In the last few years I have been exposed to a variety of different groups via committees, volunteering and working with other entrepreneurs. I’ve benefited from a wide array of conversations; some to enlighten, some to balance and some to inspire. Through these conversations, especially with my Canadian brethren I realized that I had been missing out and had become the true definition of an urbanite. It’s not that I’m a recluse and live a life of regret with no true excitement, it’s just I wasn’t providing myself with the best chance to live my best life by exploring all that surrounded me.

So what did I do you ask? Well I got to visit my favourite place in Muskoka. Alright let’s be real and acknowledge it’s the only place I know in Muskoka. Before three years ago I thought it was a cool name for beer and a place for pro skiers.

This trip was my third time down to Deerhurst not bad for a shut in who had become an urbanite. My friend and I were invited to meet up with another group of friends to celebrate a 40th birthday. We were scheduled to arrive the Saturday but decided to go up a day early. We got the car packed, gassed and primed to start the trek down Lake Ridge. The weather wasn’t too bad, and aside from semi white knuckling it while driving up some dark snow covered roads to get to Highway 11, the drive was fairly calm and relaxing.

The drive up was nothing more than random thoughts, queries and observations. It was a non scripted episode of Seinfeld amongst old friends, nothing of real importance but so very important. Sometimes you just need to vent, share, and breathe. That’s exactly what that drive was and I can foreshadow and tell you that we did a bunch of other stuff but the drive itself was worth the trip.

Pulling up to the front was just like I remembered, the most picturesque winter setting, mimicking every romantic comedy that ever took place in a winter wonderland. The fire pit in the front, the smell of cedar wood burning, ah it was good to be back.

We arrived in time to meet up with our friends who were already half way through a few bottles and enjoying their planned Friday activities. We were hijackers on their event and ascended on the scene in time to crash the condo party.

The next morning we woke up to the snow covered wonderland and took in some fresh air. We spoke to a group of guys next door who were about to head out on 6 days snow mobile trek through the woods of Ontario. Who does that? These guys do. Apparently they were from Thunder Bay and these are just some of things people from Thunder Bay do. As beautiful as Muskoka is I’m not sure that I want to spend my days travelling through the woods in minus 20 degree weather. So, I wished them luck while shaking my head to reflect the craziness that they just shared and went down to the eclipse restaurant for breakfast.

I can basically summarize the trip as this; we started off with some enlightenment, then off to a pretty standard but well stocked buffet fare. We went back to the hotel and enjoyed a fresh air break on the balcony. Got dressed, made some phone calls, and went to Moose Delaney’s in town to eat. Rinse, repeat, and found ourselves back into town, this time at pub on the Dock. Rewind the tape and just replay it. That was the extent of our vacation for the two days.

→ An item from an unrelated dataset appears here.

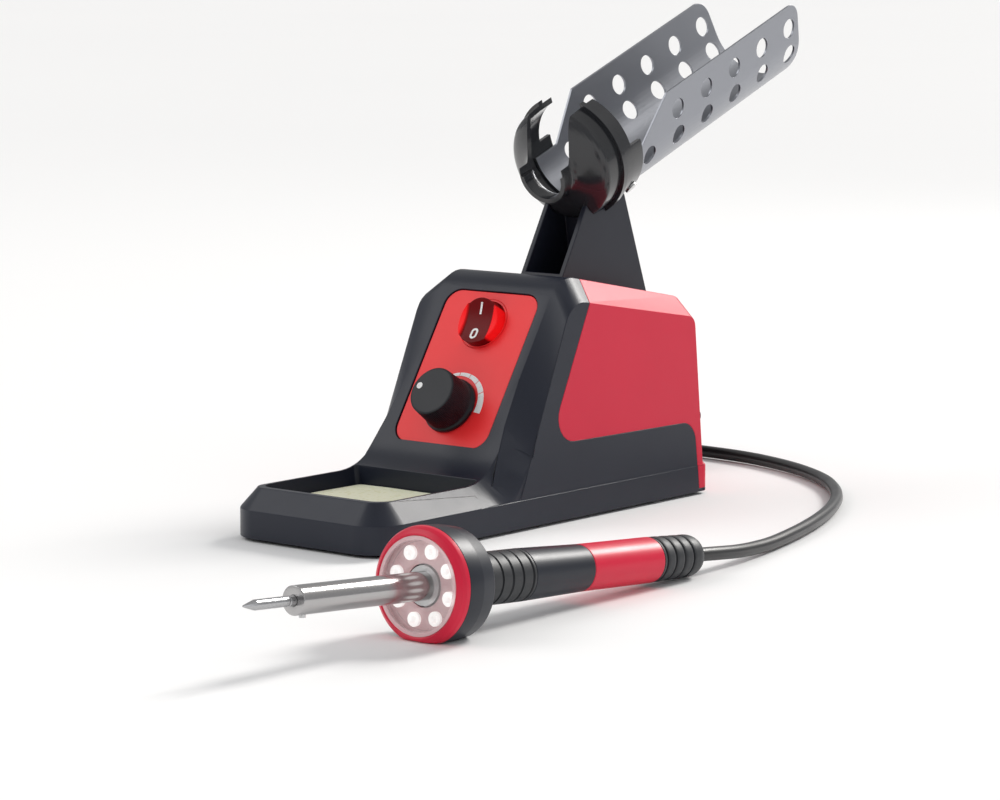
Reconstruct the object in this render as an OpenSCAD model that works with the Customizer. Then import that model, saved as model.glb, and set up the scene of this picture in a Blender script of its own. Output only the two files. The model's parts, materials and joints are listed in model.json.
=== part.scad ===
// Soldering iron station: a housing with a sponge tray, a lit rocker switch and a temperature knob, a holder
// for the iron on its roof, and a soldering iron with a ring of lamps that lies beside it on its cord.
// +X is right, the tray points to -Y and +Z is up. The origin is on the bench under the station's middle.

/* [Station housing] */
// Width of the station
body_w = 80; // [74:1:96]
// Length of the station on the bench
body_l = 208; // [204:1:250]
// Wall of the housing
wall = 2.4; // [1.6:0.1:3]
// Gap between the bench and the housing's lower edge
ground_gap = 1; // [0.5:0.1:2]
// Height of the upright skirt
skirt_h = 12; // [9:0.5:14]
// Height of the tray's rim
rim_h = 20; // [18:0.5:24]
// How far the rim stands in from the skirt
rim_inset = 7; // [5:0.5:9]
// Radius of the two front corners
corner_r = 14; // [10:1:20]
// Radius of the two rear corners
rear_r = 4; // [2:0.5:8]
// Height of the roof where it meets the front frame
roof_h = 96; // [92:1:110]
// Fall of the roof towards the rear, degrees
roof_fall = 9.95; // [5:0.5:12]
// Lean of the rear wall, degrees
rear_lean = 4; // [2:0.5:6]
// Height of the lower edge of the cover on the side
seam_h = 32; // [26:1:40]

/* [Sponge tray] */
// Depth of the tray from front to back, at its floor
tray_l = 56; // [44:1:60]
// Width of the tray at its floor
tray_w = 60; // [48:1:62]
// Height of the tray's floor
tray_floor = 5; // [4.5:0.5:8]
// Thickness of the sponge
sponge_t = 9; // [6:0.5:11]
// Gap between the sponge and the tray
sponge_gap = 0.8; // [0.4:0.1:2]

/* [Control panel] */
// Slope of the front face, degrees from level
face_slope = 57.4; // [52:0.2:62]
// Width of the front face at the top
face_w = 57; // [54:0.5:62]
// Width of the control panel
panel_w = 47.6; // [42:0.2:50]
// Length of the control panel up the slope
panel_l = 68.4; // [60:0.2:70]
// Thickness of the control panel
panel_t = 1.6; // [1:0.1:2.4]
// Corner radius of the control panel
panel_r = 7; // [3:0.5:9]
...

The point of my story and sharing about this trip wasn’t to give you details and play by play of our stay or promote the hotel. Although it is a pretty cool spot nestled in a really cool spot. It was to simply express that we were so relaxed that that a relatively uneventful two days was one of the best vacay’s I’ve had in a while. We relaxed; we spoke, experienced the town and charm, hung out with good friends and had some amazing and amazingly empty conversations.

In this life it’s about being able to breathe easy. Taking a step or a few steps back to realize how valuable and important life truly is. It’s hard to keep the topic of death off my mind with aging parents, the passing of friends approaching 40 and all the bull in the world. I don’t fear it, I’m definitely not ready for it but I believe it’s been a fixture on my mind as of late because of how much I appreciate the simple things in life, my life in particular.

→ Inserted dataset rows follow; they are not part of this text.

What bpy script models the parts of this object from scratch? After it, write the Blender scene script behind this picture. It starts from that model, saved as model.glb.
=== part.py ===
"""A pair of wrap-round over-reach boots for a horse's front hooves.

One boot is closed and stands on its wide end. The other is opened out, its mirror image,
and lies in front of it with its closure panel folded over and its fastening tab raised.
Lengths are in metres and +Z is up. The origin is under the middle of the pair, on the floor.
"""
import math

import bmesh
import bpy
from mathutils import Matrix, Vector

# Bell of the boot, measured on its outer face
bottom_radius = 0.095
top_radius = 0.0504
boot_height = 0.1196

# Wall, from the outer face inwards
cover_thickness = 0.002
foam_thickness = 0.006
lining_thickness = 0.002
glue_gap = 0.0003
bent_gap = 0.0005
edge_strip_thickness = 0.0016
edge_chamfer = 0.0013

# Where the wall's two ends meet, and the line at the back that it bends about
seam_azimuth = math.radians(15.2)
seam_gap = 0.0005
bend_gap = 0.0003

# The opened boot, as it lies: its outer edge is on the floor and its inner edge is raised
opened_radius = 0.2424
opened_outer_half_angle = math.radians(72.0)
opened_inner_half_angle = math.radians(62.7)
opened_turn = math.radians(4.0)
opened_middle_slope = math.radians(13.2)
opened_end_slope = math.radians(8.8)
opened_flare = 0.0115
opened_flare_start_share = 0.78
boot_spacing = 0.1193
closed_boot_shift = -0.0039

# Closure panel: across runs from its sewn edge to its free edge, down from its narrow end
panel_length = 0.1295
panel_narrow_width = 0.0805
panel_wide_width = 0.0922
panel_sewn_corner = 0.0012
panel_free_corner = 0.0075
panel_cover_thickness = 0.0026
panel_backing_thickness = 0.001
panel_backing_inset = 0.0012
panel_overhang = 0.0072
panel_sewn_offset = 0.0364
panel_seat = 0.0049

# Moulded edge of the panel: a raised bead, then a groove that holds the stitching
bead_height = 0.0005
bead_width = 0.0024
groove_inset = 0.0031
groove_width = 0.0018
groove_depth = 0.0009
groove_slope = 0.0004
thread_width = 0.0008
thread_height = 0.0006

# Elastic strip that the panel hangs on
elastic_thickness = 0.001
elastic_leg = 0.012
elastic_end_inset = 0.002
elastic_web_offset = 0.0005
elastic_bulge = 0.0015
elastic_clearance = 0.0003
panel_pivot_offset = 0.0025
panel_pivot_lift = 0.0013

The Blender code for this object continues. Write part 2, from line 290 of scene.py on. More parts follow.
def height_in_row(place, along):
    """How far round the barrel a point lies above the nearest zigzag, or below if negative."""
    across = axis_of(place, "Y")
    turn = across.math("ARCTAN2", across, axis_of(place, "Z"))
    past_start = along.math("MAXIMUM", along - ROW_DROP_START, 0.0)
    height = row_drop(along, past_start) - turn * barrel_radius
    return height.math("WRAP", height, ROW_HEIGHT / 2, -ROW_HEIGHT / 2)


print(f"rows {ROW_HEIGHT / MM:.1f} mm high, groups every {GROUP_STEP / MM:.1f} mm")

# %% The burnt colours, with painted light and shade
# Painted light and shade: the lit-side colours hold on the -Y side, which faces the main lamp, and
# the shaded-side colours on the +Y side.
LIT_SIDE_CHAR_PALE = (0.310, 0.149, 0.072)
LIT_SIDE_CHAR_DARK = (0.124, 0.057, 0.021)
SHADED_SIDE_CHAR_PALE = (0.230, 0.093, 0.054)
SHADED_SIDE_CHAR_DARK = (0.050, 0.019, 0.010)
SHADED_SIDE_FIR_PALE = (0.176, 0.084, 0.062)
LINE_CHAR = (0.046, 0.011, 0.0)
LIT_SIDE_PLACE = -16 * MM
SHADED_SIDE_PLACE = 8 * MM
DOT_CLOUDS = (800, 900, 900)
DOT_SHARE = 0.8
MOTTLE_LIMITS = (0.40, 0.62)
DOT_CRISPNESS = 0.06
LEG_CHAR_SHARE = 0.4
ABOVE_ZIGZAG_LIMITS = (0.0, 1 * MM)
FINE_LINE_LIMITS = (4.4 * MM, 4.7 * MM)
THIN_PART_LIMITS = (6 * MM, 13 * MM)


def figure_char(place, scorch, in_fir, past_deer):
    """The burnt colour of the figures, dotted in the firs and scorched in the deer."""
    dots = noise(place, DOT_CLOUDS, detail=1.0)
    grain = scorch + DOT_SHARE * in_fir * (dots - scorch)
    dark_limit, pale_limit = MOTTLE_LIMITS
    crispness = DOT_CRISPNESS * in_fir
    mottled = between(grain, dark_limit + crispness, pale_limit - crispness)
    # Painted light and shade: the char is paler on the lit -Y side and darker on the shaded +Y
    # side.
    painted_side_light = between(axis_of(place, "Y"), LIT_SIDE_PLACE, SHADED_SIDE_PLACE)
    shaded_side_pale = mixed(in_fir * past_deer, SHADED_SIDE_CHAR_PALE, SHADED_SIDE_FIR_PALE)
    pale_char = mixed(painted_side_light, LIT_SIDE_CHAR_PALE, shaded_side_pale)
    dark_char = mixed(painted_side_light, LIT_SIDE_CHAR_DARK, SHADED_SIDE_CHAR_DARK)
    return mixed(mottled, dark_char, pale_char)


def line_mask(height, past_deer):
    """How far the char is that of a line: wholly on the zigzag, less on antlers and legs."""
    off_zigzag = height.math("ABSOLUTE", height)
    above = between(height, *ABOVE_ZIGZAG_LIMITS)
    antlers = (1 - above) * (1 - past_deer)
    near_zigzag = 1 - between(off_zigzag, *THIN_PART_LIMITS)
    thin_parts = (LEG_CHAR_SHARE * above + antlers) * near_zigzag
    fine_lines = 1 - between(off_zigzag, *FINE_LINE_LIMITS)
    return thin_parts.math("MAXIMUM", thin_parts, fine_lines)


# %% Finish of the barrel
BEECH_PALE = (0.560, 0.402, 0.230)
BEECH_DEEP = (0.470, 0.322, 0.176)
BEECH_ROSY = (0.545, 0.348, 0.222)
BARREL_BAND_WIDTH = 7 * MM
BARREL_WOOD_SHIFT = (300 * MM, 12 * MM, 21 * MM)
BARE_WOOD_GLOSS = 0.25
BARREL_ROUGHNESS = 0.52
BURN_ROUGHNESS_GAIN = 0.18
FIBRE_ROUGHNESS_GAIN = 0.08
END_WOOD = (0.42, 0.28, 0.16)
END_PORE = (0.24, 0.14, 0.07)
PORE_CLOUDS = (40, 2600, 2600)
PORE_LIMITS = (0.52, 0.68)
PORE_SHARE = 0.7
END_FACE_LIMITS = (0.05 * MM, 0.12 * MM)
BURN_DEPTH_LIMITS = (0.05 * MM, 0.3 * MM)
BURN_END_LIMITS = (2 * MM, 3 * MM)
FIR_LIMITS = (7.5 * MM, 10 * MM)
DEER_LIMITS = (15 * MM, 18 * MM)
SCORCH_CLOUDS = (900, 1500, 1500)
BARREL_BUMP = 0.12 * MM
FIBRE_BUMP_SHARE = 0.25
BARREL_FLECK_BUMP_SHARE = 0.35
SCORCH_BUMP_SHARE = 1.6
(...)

The ability to just get out and explore, take in the sights sounds smells and feel of Canada or anywhere is an amazing feeling. It is so powerful and not to over preach or sound like a cult spiritualist, it’s so great to stand in the middle of nowhere and just listen to the silence, nothing but you and your thoughts.

I believe that the increased concern for mental health issues, is partly because of the breakdown of a lot of us not taking care of ourselves both physically and mentally. I’m not trying to simplify or deny that there are real mental issues and people who have them that require help. However, weekends like this I believe can make a dent in reducing a lot of our stress levels and the root cause for break downs. It now makes so much sense why certain families growing up had cottages or why my next door neighbour had that camper looking like thing parked up on his drive way. The weekend away from the city life is freaking awesome.

My point is don’t let life capture you and defeat you. Grab a friend or friends, the girl, the hubby, somebody and get down to your new undercover spot in Muskoka or wherever your vehicle takes you. Take the drive, load up the playlist, spew the randomness that consumes your mind, insert fun, live and be happy.

After all it is known that:

“A happy life consists in tranquility of mind.”